Garder le pétrole restant à la maison
Encore faut-il de l’argent pour le faire et compenser les pertes des ventes de barils. Lundi, lors d’un discours sous l’égide de l’agence des Nations unies sur le commerce et le développement (UNCTAD), le ministre colombien des Finances, « José Antonio Ocampo », a appelé à des actions politiques et économiques d’envergure pour s’attaquer à la cascade actuelle de crises mondiales qui commencent à mettre plusieurs pays en voie de développement dans le rouge, voire en cessation de paiement de leurs dettes. Alors que « l’urgence est aussi de financer l’atténuation et l’adaptation au changement climatique ».

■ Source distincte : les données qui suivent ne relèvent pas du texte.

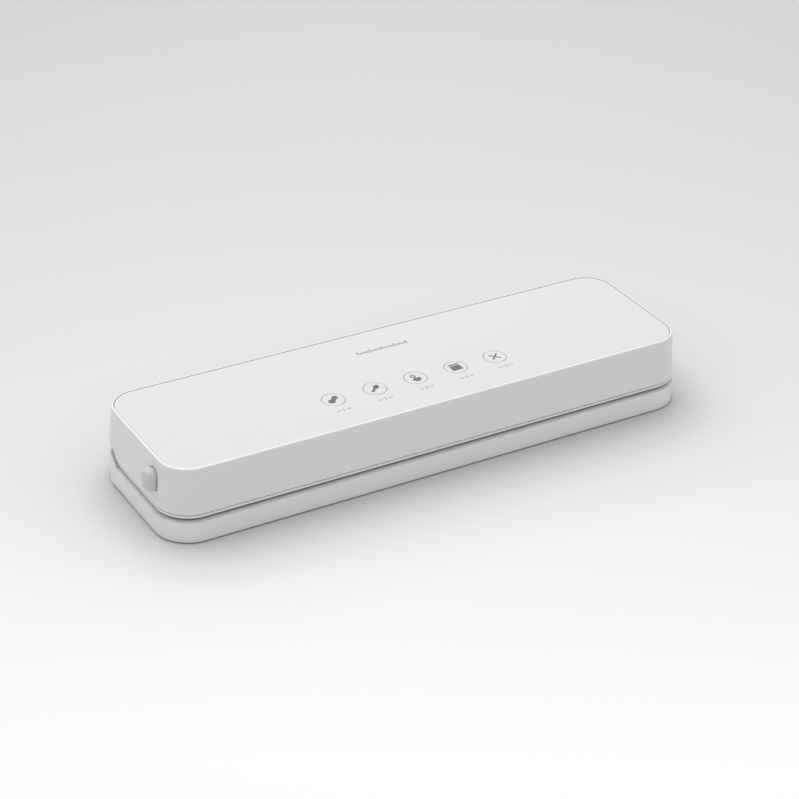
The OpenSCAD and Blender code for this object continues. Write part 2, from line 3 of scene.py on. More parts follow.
import bmesh
import bpy
from mathutils import Matrix, Vector


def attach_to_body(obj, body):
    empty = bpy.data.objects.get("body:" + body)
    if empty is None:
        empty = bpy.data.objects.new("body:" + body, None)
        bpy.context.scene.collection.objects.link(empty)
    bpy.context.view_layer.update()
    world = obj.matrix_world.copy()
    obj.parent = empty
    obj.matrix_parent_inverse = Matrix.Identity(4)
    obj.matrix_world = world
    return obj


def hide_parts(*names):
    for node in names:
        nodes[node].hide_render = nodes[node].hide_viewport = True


# Slim bag sealer: finishes, soft pieces, printed marks, fasteners and the studio.
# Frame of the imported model: X along the body, -Y the front, Z up.
# Objects are in metres, and the dictionaries give lengths in mm unless a note says otherwise.

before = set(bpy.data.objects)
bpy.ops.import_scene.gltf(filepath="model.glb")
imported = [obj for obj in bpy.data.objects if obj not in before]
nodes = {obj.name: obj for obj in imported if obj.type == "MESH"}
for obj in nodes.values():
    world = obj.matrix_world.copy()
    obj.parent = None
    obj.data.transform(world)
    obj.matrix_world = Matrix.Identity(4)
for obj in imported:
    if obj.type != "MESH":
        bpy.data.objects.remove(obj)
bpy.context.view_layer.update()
mm = 0.001


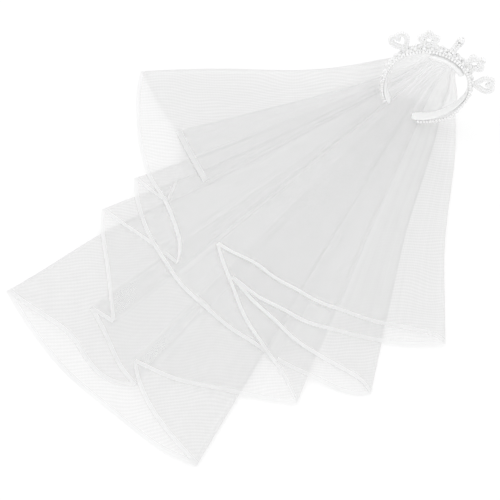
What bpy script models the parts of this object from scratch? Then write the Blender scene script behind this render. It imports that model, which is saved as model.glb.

Le monde aidera-t-il la Colombie ?
Le Danemark et le Costa Rica, membres fondateurs de la Beyond Oil and Gas Alliance (l’après-pétrole et gaz), dont la France fait partie, ont promis leur soutien, lundi 23 janvier, à la Colombie. Mais leur petit fonds initial de dix millions d’euros ne sera pas suffisant …
Le plan de sortie des fossiles de la Colombie sera un bon test pour le monde et ses grandes banques. « Être payé (3,6 milliards d’euros) pour laisser le pétrole dans le sous-sol » et préserver la biodiversité de la forêt tropicale, c’est ce qu’avait proposé, en 2007, un autre dirigeant sud-américain de gauche, l’ex-président équatorien Rafael Correa. Le monde avait dit « non merci », à l’époque.